When I was a new mom, many people prescribed me that elusive concept: self-care.
“It’s important to take time for yourself.”
Not as important as my 24/7 job of keeping a tiny human alive.
“Rest. Sleep when the baby sleeps.”
Ha. My baby never sleeps.
“Take time to connect with who you were before you became a mom.”
I am so sleep-deprived, I can’t remember my name.
My daughter couldn’t nurse, so my husband and I tube-fed her and I pumped around the clock. She barely slept. She cried constantly. I was frantic about her health and safety.
I was in a permanent state of agitation and fear, my body and mind trapped in fight or flight mode. I explained to my sister why I couldn’t answer the phone when she called to chat: “Imagine my house is on fire. Would you expect me to stop and pick up the phone while I’m putting out flames?”
When my baby was six weeks old, I was still terrified and sleep-deprived. And, like so many American moms, I went back to work. Unfortunately, my return to work did not grant me a reprieve from either my physical or mental prison. I worked from home; my to-do list grew longer, my sources of stress more varied, but nothing else changed.
Eventually, with the help of a therapist, I started to believe that occasional breaks from my tired and wired reality would benefit my entire family, but I didn’t know how to accomplish actual self-care.
On the rare occasion when I found time for a hot bath or a Netflix episode, I returned to a to-do list that was as long as ever and an email inbox even more overstuffed than before I clocked out for my me-time. I was angry at myself for wasting time.
“Crossing things off your do-list can be self-care,” a friend told me, so I tried that. My single quiet hour in the evening was spent returning co-worker’s emails, paying bills, or doing laundry. This approach worked marginally better than the first. I was less stressed at the end of one of these hours, but more tired and resentful.
Things started to change for me when my lifelong best friend visited. My husband kindly insisted that I take a break, so while he and our daughter enjoyed a daddy-daughter weekend, I stayed overnight with my friend at her hotel. It was one of my first nights away from my daughter in her two and a half years of life. My friend and I Uber-ed to a restaurant for dinner, then to an ice cream parlor for dessert.
As we savored our ice cream, the light filling the restaurant’s picture window pushed against the warm darkness outside. I realized I hadn’t seen that phenomenon—bright light and bubbly sound bouncing off a nighttime window—in years. I smiled in quiet wonder, as if I beheld the Northern Lights. Just then, the radio switched to a throw-back hit and several patrons of the restaurant spontaneously sang along:
Well, I said, what about Breakfast at Tiffany’s?
I was giddy.
Later, I told my therapist about the sights and sounds of being out at night with a friend and feeling so happy I was nearly weightless.
“This is what I want for you, Erin,” she told me. “You made room.”
I made room. I wasn’t putting out flames. I was just living.

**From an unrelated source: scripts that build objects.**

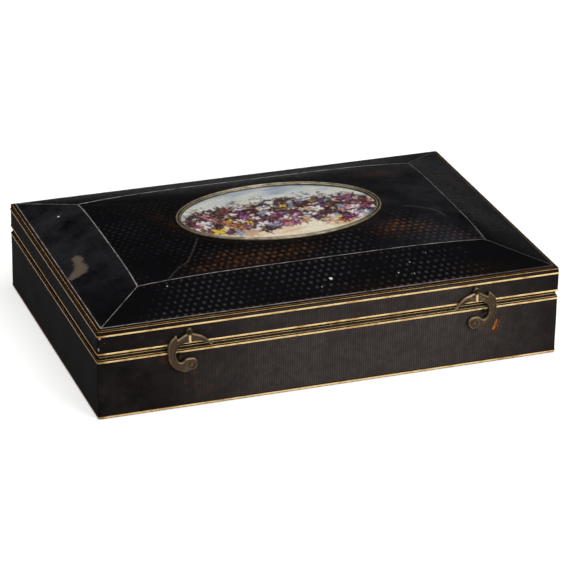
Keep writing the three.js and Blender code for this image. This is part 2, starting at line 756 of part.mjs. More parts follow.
const rivetHeadFoot = hookFront + FACE_GAP;
const rivetProfile = [
  [0, -NAIL_DEPTH],
  [RIVET_RADIUS, RIVET_RADIUS - NAIL_DEPTH],
  [RIVET_RADIUS, rivetHeadFoot],
  ...RIVET_HEAD_DOME.map(([out, up]) => [
    out * RIVET_HEAD_RADIUS, rivetHeadFoot + up * RIVET_HEAD_HEIGHT]),
];
const washerProfile = [
  [RIVET_RADIUS + HOLE_GAP, washerBack],
  [WASHER_RADIUS, washerBack],
  [WASHER_RADIUS, washerBack + WASHER / 2],
  [WASHER_RADIUS - WASHER / 2, washerBack + WASHER],
  [RIVET_RADIUS + HOLE_GAP, washerBack + WASHER],
  [RIVET_RADIUS + HOLE_GAP, washerBack],
];
const studEnd = hookFront - FACE_GAP;
const studProfile = [
  [0, -NAIL_DEPTH],
  [STUD_RADIUS, STUD_RADIUS - NAIL_DEPTH],
  [STUD_RADIUS, FACE_GAP],
  [STUD_FLANGE_RADIUS, FACE_GAP],
  [STUD_FLANGE_RADIUS, FACE_GAP + STUD_FLANGE / 2],
  [STUD_RADIUS, FACE_GAP + STUD_FLANGE],
  [STUD_RADIUS, studEnd - STUD_RADIUS / 2],
  [STUD_RADIUS / 2, studEnd],
  [0, studEnd],
];
for (const [name, hand] of Object.entries(hands)) {
  add(`hook_${name}`, hook(hand), bronze);
  add(`hook_rivet_${name}`, turnedAtFront(rivetProfile, hand * PIVOT_X, PIVOT_Z), bronze);
  add(`hook_washer_${name}`, turnedAtFront(washerProfile, hand * PIVOT_X, PIVOT_Z), bronze);
  add(`keeper_stud_${name}`, turnedAtFront(studProfile, hand * studX, studZ), bronze);
}

export default casket;
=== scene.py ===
"""Looks of a leather-covered casket with an oval enamel plaque and two cast hooks.

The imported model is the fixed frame. The leathers, tooled lines, plaque, hooks and silk are
modelled round it, with sizes measured on the frame, and every surface gets its finish.
"""

import logging
import math
from dataclasses import dataclass
from enum import Enum
from typing import Optional, Sequence

import bmesh
import bpy
import numpy as np
from mathutils import Matrix, Vector


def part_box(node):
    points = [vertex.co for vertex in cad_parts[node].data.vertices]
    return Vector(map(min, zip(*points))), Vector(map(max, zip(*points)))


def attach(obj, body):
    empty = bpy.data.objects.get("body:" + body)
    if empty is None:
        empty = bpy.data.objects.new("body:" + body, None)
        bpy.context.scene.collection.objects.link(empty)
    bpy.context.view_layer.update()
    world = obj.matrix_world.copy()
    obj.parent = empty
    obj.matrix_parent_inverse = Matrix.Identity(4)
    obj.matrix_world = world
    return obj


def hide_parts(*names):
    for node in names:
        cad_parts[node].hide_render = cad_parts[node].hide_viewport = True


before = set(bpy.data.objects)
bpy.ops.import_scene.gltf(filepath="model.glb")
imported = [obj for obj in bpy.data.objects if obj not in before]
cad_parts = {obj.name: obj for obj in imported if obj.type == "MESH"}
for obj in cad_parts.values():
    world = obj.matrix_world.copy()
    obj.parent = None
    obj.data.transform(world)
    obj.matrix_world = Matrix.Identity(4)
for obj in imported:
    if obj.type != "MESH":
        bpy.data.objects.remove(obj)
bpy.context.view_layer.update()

LOG = logging.getLogger("casket")
MM = 0.001
TURN = 2 * math.pi
WAVE_BAND = math.pi / 10  # length of one wave of a Wave Texture whose scale is 1
SHARP = 50.0  # angle in degrees past which an edge isn't smoothed
SURFACE_MAP = "surface"  # UV map in metres along the surface of a piece
GRAIN = "grain"  # how much the pressed grain stands up, from 0 to 1
RUB = "rub"  # how far the black is rubbed off, from 0 to 1
LIGHT_AND_TONE = "tone"  # painted light and shade of the wall leather, painted sheen on the lid's panels, painted highlights and shade on the hooks, and the bezel's tarnish, mostly from 0 to 1
DUST = "dust"  # brown scuffs above 0, and white specks below
POLISH = "polish"  # how far handling has polished the leather, from 0 to 1
PAINT = "paint"  # colours of the painted enamel

Array = np.ndarray
Points = np.ndarray  # x, y, z in millimetres along the last axis
Patches = Sequence[tuple[float, float, float, float, float]]
Socket, Material = bpy.types.NodeSocket, bpy.types.Material
Mesh, Piece = bpy.types.Mesh, bpy.types.Object


class Side(Enum):
    """A side of the casket."""

    FRONT = "front"
    RIGHT = "right"
    BACK = "back"
    LEFT = "left"


class Hand(Enum):
    """The left or right one of a pair, with its direction along X."""

    LEFT = -1
    RIGHT = 1

    @property
    def word(self) -> str:
        """The hand as it stands in the names of nodes."""
        return self.name.lower()


# Measuring the frame


def mesh_points(mesh: Mesh) -> Points:
    """Corners of a mesh.

    Args:
        mesh: The mesh.

    Returns:
        One row for each corner.
    """
    flat = np.zeros(len(mesh.vertices) * 3)
    mesh.vertices.foreach_get("co", flat)
    return flat.reshape(-1, 3) / MM


def node_points(node: str) -> Points:
    """Corners of a CAD node."""
    return mesh_points(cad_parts[node].data)


def level(points: Points, axis: int, value: float) -> Points:
    """Picks the points that lie at one value of an axis, 0 to 2 for X to Z."""
    return points[np.abs(points[:, axis] - value) < 0.01]


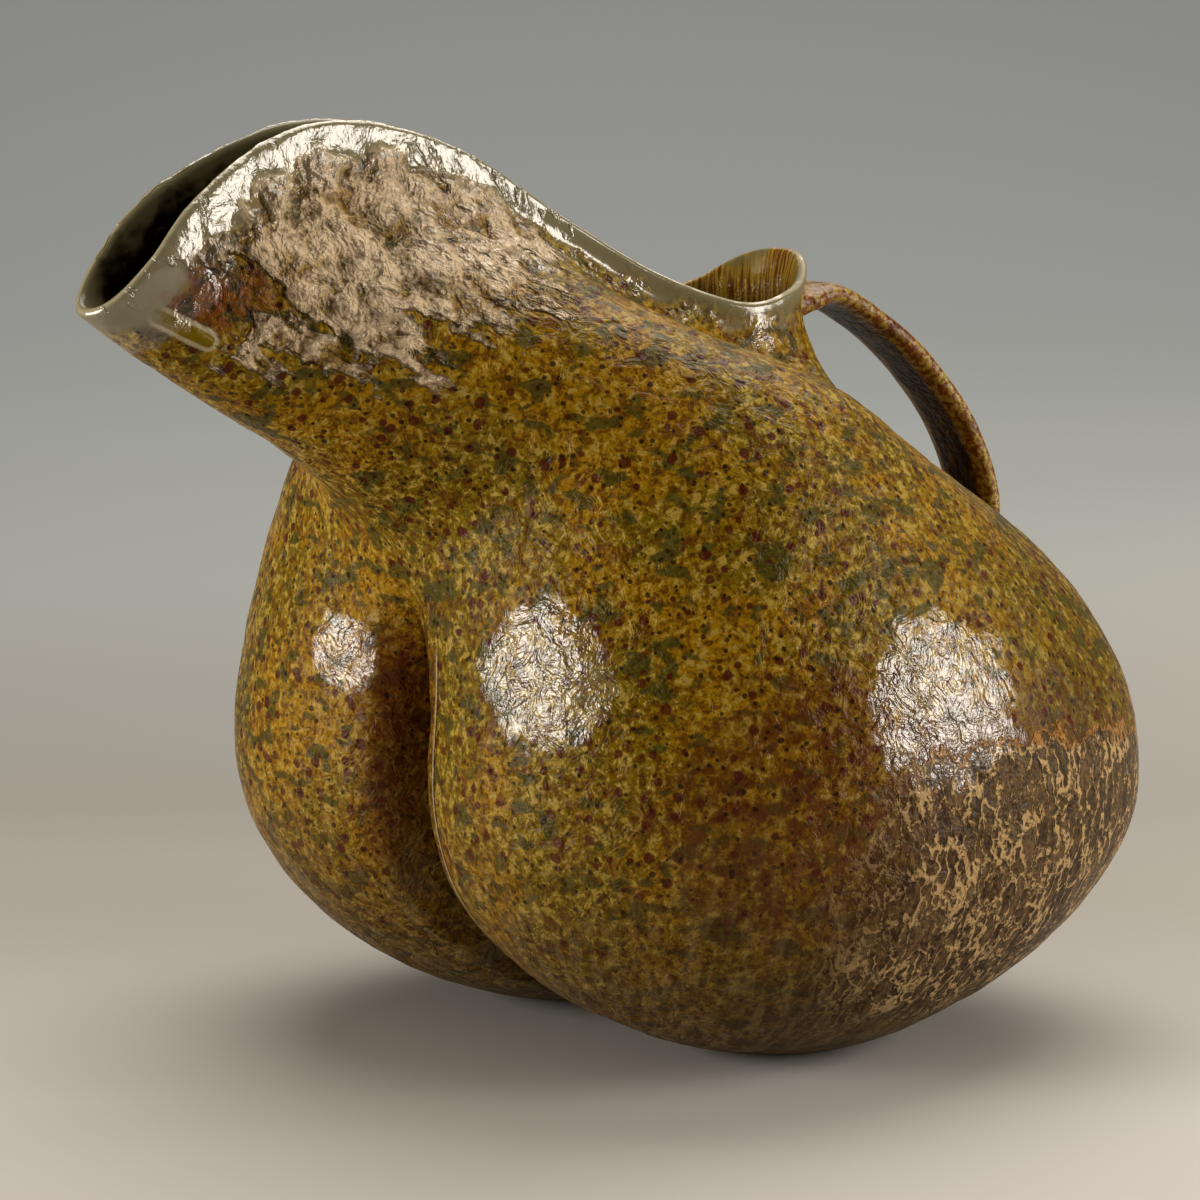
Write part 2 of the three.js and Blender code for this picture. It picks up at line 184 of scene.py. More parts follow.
# %% The swellings
front_swelling = dict(
    middle=(-14.5, -40.5, 72.5), length=70.5, width=66.5, drop=68, rise=121, tuck=22)
rear_swelling = dict(
    middle=(33.5, -39.5, 67.5), length=86.5, width=70.5, drop=56, rise=77.5, tuck=3)
swelling_blend = 55
cleft_blend, back_blend = 5, 80
cleft_fade = dict(start=-49, length=72)
upward_fade = dict(start=84, length=48)
underside_reach, underside_height = 63, 50
groove_depth, groove_half_width, groove_sharpness = 22, 13, 1.6
groove_top, groove_fade = 88, 20


def fade(value, start, length):
    """0 before the start, 1 past the end, and a smooth rise between."""
    t = np.clip((value - start) / length, 0, 1)
    return t * t * (3 - 2 * t)


def smooth_join(a, b, blend):
    """The lower of two rules, rounded where they come within the blend of each other."""
    h = np.maximum(blend - np.abs(a - b), 0) / blend
    return np.minimum(a, b) - h ** 3 * blend / 6


def outside_swelling(p, middle, length, width, drop, rise, tuck):
    """How far points lie outside one egg, which is blunter below and tucked in at its foot."""
    height = np.where(p[..., 2] > middle[2], rise, drop)
    depth = np.maximum(1 - p[..., 2] / middle[2], 0)
    q = np.stack([
        (p[..., 0] - middle[0] - tuck * depth ** 2) / length,
        (p[..., 1] - middle[1]) / width,
        (p[..., 2] - middle[2]) / height,
    ], -1)
    reach = np.linalg.norm(q, axis=-1)
    slopes = np.stack([q[..., 0] / length, q[..., 1] / width, q[..., 2] / height], -1)
    steepness = np.linalg.norm(slopes, axis=-1)
    return reach * (reach - 1) / np.maximum(steepness, 1e-9)


def outside_lobe(p):
    front = outside_swelling(p, **front_swelling)
    rear = outside_swelling(p, **rear_swelling)
    return smooth_join(front, rear, swelling_blend)


def outside_body(p):
    right = outside_lobe(p)
    left = outside_lobe(p * (1, -1, 1))
    under = np.clip(1 - p[..., 2] / underside_height, 0, 1)
    backward = fade(p[..., 0] - underside_reach * under, **cleft_fade)
    upward = fade(p[..., 2], **upward_fade)
    softness = np.maximum(backward, upward)
    body = smooth_join(right, left, cleft_blend + (back_blend - cleft_blend) * softness)
    nearness = np.maximum(1 - np.abs(p[..., 1]) / groove_half_width, 0)
    pressed = (1 - backward) * (1 - fade(p[..., 2], groove_top, groove_fade))
    return body + groove_depth * nearness ** groove_sharpness * pressed


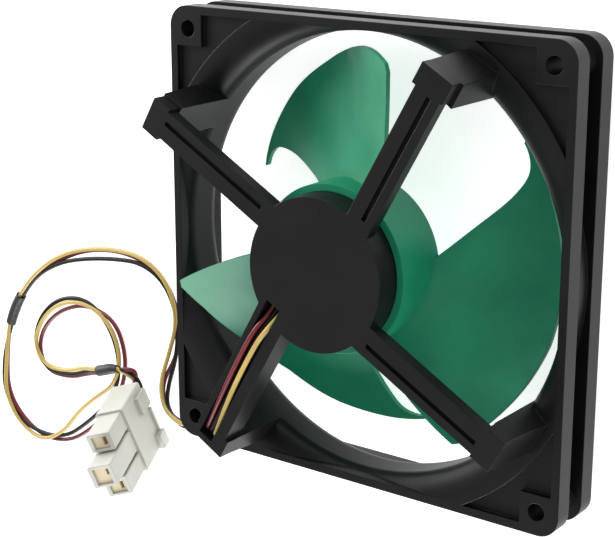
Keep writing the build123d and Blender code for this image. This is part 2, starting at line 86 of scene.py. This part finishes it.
# ---- free leads: one spline each, near the routes of the CAD tubes ----
lead_names = ["red", "black", "yellow"]
lead_diameter = 1.3 * MM
exit_x = -58.0 * MM
exit_y = -58.85 * MM
exit_heights = [12.8 * MM, 14.3 * MM, 15.8 * MM]
straight_exit = 4.2 * MM
loose_z = 0.0016
bundle_route = [
    (-0.0669, -0.0623, 0.0108),
    (-0.0727, -0.0665, 0.0070),
    (-0.0827, -0.0647, 0.0034),
    (-0.0853, -0.0577, loose_z),
    (-0.0808, -0.0470, loose_z),
    (-0.0784, -0.0361, loose_z),
    (-0.0822, -0.0252, loose_z),
    (-0.0919, -0.0195, loose_z),
    (-0.1037, -0.0196, loose_z),
    (-0.1158, -0.0215, loose_z),
    (-0.1272, -0.0250, loose_z),
    (-0.1376, -0.0314, loose_z),
    (-0.1457, -0.0400, loose_z),
    (-0.1513, -0.0503, loose_z),
    (-0.1541, -0.0624, loose_z),
    (-0.1550, -0.0743, loose_z),
    (-0.1495, -0.0829, loose_z),
    (-0.1388, -0.0875, loose_z),
    (-0.1273, -0.0852, loose_z),
    (-0.1181, -0.0791, loose_z),
    (-0.1099, -0.0715, loose_z),
    (-0.1035, -0.0628, loose_z),
    (-0.1018, -0.0526, loose_z),
    (-0.1056, -0.0424, loose_z),
    (-0.1155, -0.0372, loose_z),
    (-0.1271, -0.0390, loose_z),
    (-0.1361, -0.0462, loose_z),
    (-0.1398, -0.0554, loose_z),
    (-0.1358, -0.0630, loose_z),
    (-0.1256, -0.0629, loose_z),
    (-0.1163, -0.0595, 0.0026),
    (-0.1080, -0.0569, 0.0062),
    (-0.0994, -0.0537, 0.0064),
]
sleeve_runs = {"long_loop_sleeve": 12, "short_loop_sleeve": 31}
gather_points = [
    Vector((-0.0937, -0.0541, 0.0038)),
    Vector((-0.0932, -0.0570, 0.0028)),
    Vector((-0.0932, -0.0602, 0.0014)),
]

# Where red, black and yellow lie beside the bundle's route, in millimetres towards the
# outside of the loops, one row for each of its points; yellow lies over black over red.
strand_sides = [
    (0.6, -0.6, 0.2),
    (0.5, -0.7, 0.4),
    (-0.6, 0.6, 0.0),
    (-1.2, 1.9, -0.9),
    (1.2, 1.4, -1.2),
    (0.2, -0.3, 0.0),
    (-0.6, -0.9, 0.6),
    (-0.5, -1.3, 1.0),
    (0.9, -1.7, 1.5),
    (0.9, -1.7, 1.5),
    (-0.3, -1.2, 0.9),
    (0.2, -0.5, 0.2),
    (0.7, -0.7, 0.0),
    (0.7, -0.7, 0.0),
    (0.0, 0.9, -0.8),
    (-0.3, 1.1, -0.1),
    (-1.0, 0.4, 0.7),
    (-0.1, -1.3, 1.1),
    (0.9, -0.8, -2.5),
    (1.1, -1.2, -5.6),
    (0.9, -0.9, -5.2),
    (0.8, -0.8, -1.8),
    (1.3, -1.3, 0.0),
    (1.4, -1.5, -0.1),
    (-1.0, 0.9, 0.0),
    (-2.2, 1.5, 0.0),
    (-1.7, 1.3, 0.0),
    (-0.6, 0.9, 0.3),
    (1.0, 0.0, -1.2),
    (1.2, 0.3, -1.3),
    (1.0, 0.2, -1.2),
    (0.7, 0.0, -0.7),
    (0.7, 0.0, -0.7),
]
strand_heights = [-0.55 * MM, 0.0, 0.55 * MM]

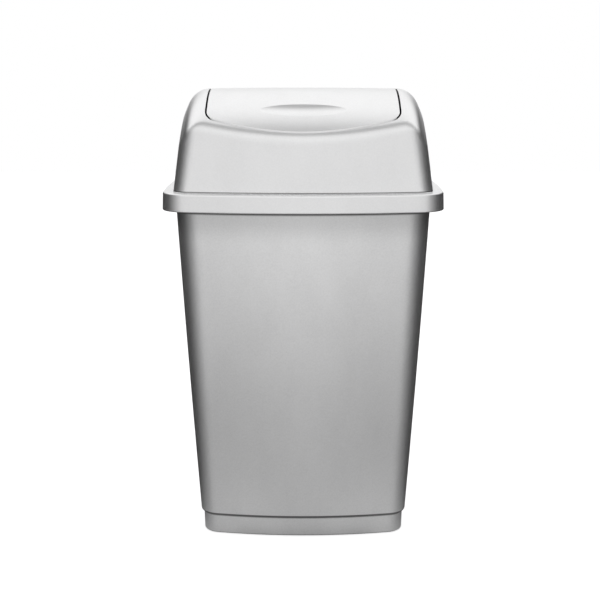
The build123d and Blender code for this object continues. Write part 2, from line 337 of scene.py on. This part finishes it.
def lay_floor(walls):
    """A pale floor that the camera sees as white, with the bin's soft shadow on it."""
    mesh = bpy.data.meshes.new("studio_floor")
    half = FLOOR_HALF
    corners = [(-half, -half, 0), (half, -half, 0), (half, half, 0), (-half, half, 0)]
    mesh.from_pydata(corners, [], [(0, 1, 2, 3)])
    floor = bpy.data.objects.new("studio_floor", mesh)
    floor.location.z = -FLOOR_DROP
    scene.collection.objects.link(floor)
    material = bpy.data.materials.new("pale_floor")
    material.use_nodes = True
    material.node_tree.nodes.clear()
    tree = Tree(material.node_tree)
    seen = tree.add("ShaderNodeLightPath").outputs
    place = tree.add("ShaderNodeTexCoord").outputs["Object"]
    mirrored = tree.add("ShaderNodeEmission", "floor seen in the silver",
                        {"Strength": floor_in_silver(tree, walls, place)})
    paint = tree.add("ShaderNodeBsdfDiffuse", "pale floor",
                     {"Color": (FLOOR_SHADE, FLOOR_SHADE, FLOOR_SHADE, 1.0)})
    glow = tree.add("ShaderNodeEmission", "white to the camera",
                    {"Strength": tree.maths("MULTIPLY", seen["Is Camera Ray"], FLOOR_GLOW)})
    both = tree.add("ShaderNodeAddShader", inputs={0: paint.outputs[0], 1: glow.outputs[0]})
    mix = tree.add("ShaderNodeMixShader", inputs={0: seen["Is Glossy Ray"], 1: both.outputs[0],
                                                  2: mirrored.outputs[0]})
    clear = tree.add("ShaderNodeBsdfTransparent", "clear from below")
    underside = tree.add("ShaderNodeNewGeometry").outputs["Backfacing"]
    one_sided = tree.add("ShaderNodeMixShader", inputs={0: underside, 1: mix.outputs[0],
                                                        2: clear.outputs[0]})
    tree.add("ShaderNodeOutputMaterial", inputs={"Surface": one_sided.outputs[0]})
    mesh.materials.append(material)


def light_world(walls):
    """A pale studio whose left and right sides are hung with dark cloth."""
    world = bpy.data.worlds.new("studio_world")
    scene.world = world
    world.use_nodes = True
    world.node_tree.nodes.clear()
    tree = Tree(world.node_tree)
    direction = tree.add("ShaderNodeTexCoord").outputs["Generated"]
    level = tree.group(walls, Direction=direction)["Level"]
    apart = tree.add("ShaderNodeSeparateXYZ", inputs={0: direction}).outputs
    frontward = tree.maths("MULTIPLY", apart["Y"], -1.0, label="towards the front")
    climb = tree.maths("DIVIDE", tree.maths("ARCTAN2", apart["Z"], frontward), pi,
                       label="climb from the front")
    stops = [(degrees / HALF_TURN, shade) for degrees, shade in STUDIO_CEILING]
    ceiling = tree.ramp(climb, stops, "ceiling of the studio")
    open_air = tree.rise(apart["Z"], CLOTH_TOP, CLOTH_GONE, "over the cloth")
    room = tree.add("ShaderNodeMix", "room", {"Factor": open_air, "A": level, "B": ceiling},
                    data_type="FLOAT").outputs[0]
    lit = tree.add("ShaderNodeBackground", "studio light", {"Strength": room})
    white = tree.add("ShaderNodeBackground", "white backdrop", {"Color": (1.0, 1.0, 1.0, 1.0)})
    seen = tree.add("ShaderNodeLightPath").outputs
    mix = tree.add("ShaderNodeMixShader", inputs={0: seen["Is Camera Ray"], 1: lit.outputs[0],
                                                  2: white.outputs[0]})
    tree.add("ShaderNodeOutputWorld", inputs={"Surface": mix.outputs[0]})


def silver_plastic(name, effects, base=SILVER_TONE, roughness=SILVER_ROUGHNESS,
                   offset=(0, 0, 0), bands=(), gap=None, speck_depth=LID_SPECKS,
                   cloud_depth=LID_CLOUDS):
    """Silver plastic with flake and a moulded texture.

    The offset gives each piece its own grain. The bands and the gap, as
    described at the top, paint shade, shadow and a highlight into the silver's colour.
    """
    material = bpy.data.materials.new(name)
    material.use_nodes = True
    material.node_tree.nodes.clear()
    tree = Tree(material.node_tree)
    place = tree.add("ShaderNodeTexCoord").outputs["Object"]
    moved = tree.add("ShaderNodeVectorMath", "this piece's own grain", {0: place, 1: offset},
                     operation="ADD").outputs[0]
    grain = tree.group(effects["grain"], Place=moved, Speck_Depth=speck_depth,
                       Cloud_Depth=cloud_depth)
    worn = tree.group(effects["handling"], Place=moved)
    shade = grain["Shade"]
    for start, full, leave, gone, change in bands:
        mask = tree.group(effects["band"], Place=place, Rise_Start=start, Rise_End=full,
                          Fall_Start=leave, Fall_End=gone)["Mask"]
        shade = tree.maths("MULTIPLY", shade, tree.rise(mask, 0.0, 1.0, "", 1.0, 1.0 + change))
    if gap:
        inner, outer = gap
        facing = tree.add("ShaderNodeTexCoord").outputs["Normal"]
        mask = tree.group(effects["gap"], Place=place, Facing=facing, Inner=inner, Outer=outer,
                          Lowest=GAP_LOWEST)["Mask"]
        # Painted shadow: the upright faces in the side gaps are darkened.
        dark = tree.rise(mask, 0.0, 1.0, "painted shadow in the gap", 1.0, PAINTED_GAP_SHADOW)
        shade = tree.maths("MULTIPLY", shade, dark)
    dusty = tree.maths("MULTIPLY", worn["Dust"], DUST_SHADE)
    shade = tree.maths("SUBTRACT", shade, dusty)
    tone = tree.maths("MULTIPLY", shade, base, label="silver tone")
    blue = tree.maths("MULTIPLY", tone, SILVER_BLUE)
    colour = tree.add("ShaderNodeCombineColor", "silver",
                      {"Red": tone, "Green": tone, "Blue": blue}).outputs[0]
    dull = tree.maths("MULTIPLY", worn["Dust"], DUST_DULLING)
    sleek = tree.maths("MULTIPLY", worn["Rubbed"], RUBBED_DULLING)
    rough = tree.maths("ADD", roughness, tree.maths("ADD", dull, sleek), label="satin")
    bump = tree.add("ShaderNodeBump", "moulded texture", {
        "Height": grain["Height"], "Distance": TEXTURE_DEPTH, "Strength": TEXTURE_STRENGTH})
    shader = tree.add("ShaderNodeBsdfPrincipled", "silver plastic", {
        "Base Color": colour, "Roughness": rough, "Normal": bump.outputs[0],
        "Metallic": SILVER_METALLIC})
    tree.add("ShaderNodeOutputMaterial", inputs={"Surface": shader.outputs[0]})
    return material


def dress(node, material):
    """Puts one material on every face of a piece."""
    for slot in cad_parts[node].material_slots:
        slot.material = material


place_camera()
walls = studio_walls_group()
light_world(walls)
lay_floor(walls)

effects = {"grain": silver_grain_group(), "band": height_band_group(), "gap": gap_sides_group(),
           "handling": handling_group()}
# The tub's bands are painted: shadow under the skirt, shade below it, shadow at the step and shade
# at the foot.
dress("bin_body", silver_plastic(
    "tub_silver", effects, bands=(PAINTED_SHADOW_UNDER_SKIRT, PAINTED_SHADE_BELOW_SKIRT, PAINTED_STEP_SHADOW, PAINTED_FOOT_SHADE),
    speck_depth=TUB_SPECKS, cloud_depth=TUB_CLOUDS))
# The hood's bands are a painted highlight on the skirt's top edge and painted shade at the hood's
# foot, with painted shadow in the side gaps.
dress("hood", silver_plastic(
    "hood_silver", effects, offset=(3.1, 0.4, 1.7), bands=(PAINTED_RIM_HIGHLIGHT, PAINTED_HOOD_FOOT_SHADE),
    gap=(GAP_INNER, GAP_OUTER)))
# The flap gets painted shadow on its sides in the gaps.
dress("flap", silver_plastic(
    "flap_silver", effects, offset=(7.3, 2.2, 0.9), gap=(GAP_INNER, FLAP_OUTER)))
peg_silver = silver_plastic("peg_silver", effects, base=PEG_TONE, roughness=PEG_ROUGHNESS,
                            offset=(1.3, 5.2, 4.9), speck_depth=TUB_SPECKS)
dress("pivot_pin_left", peg_silver)
dress("pivot_pin_right", peg_silver)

Over the weeks and months that followed, I found activities that made room in my mind while my daughter was well cared for by others: surprising my sister at her work for a hug; enjoying lunch and conversation with an old friend; taking a quick walk, then sitting on a bench in the sunshine; dining on coffee and a croissant at a café alone. I identified the connective threads running through these activities: meaningful connection with people I love, peaceful settings that allowed me to turn inward, warmth, quiet.
When my daughter was closer to three years old, we reached an oasis in the desert: the occasional sleepover at her grandparents’ house. The mornings were glorious: waking up on my own schedule, instead of someone else’s; making a cup of coffee and bringing it back to bed; having time to put on makeup; then knocking out several work emails before the day even fully began. I felt shiny and new.
I’m still learning what self-care looks like and how to accomplish it, but along the way, I’ve picked up a few valuable lessons. I know to focus on activities that make room in my mind and quiet the voices of fear. Best of all, I learned to focus on activities that remind me that there is a wide and wonderful world out there, waiting for me and my daughter to explore together.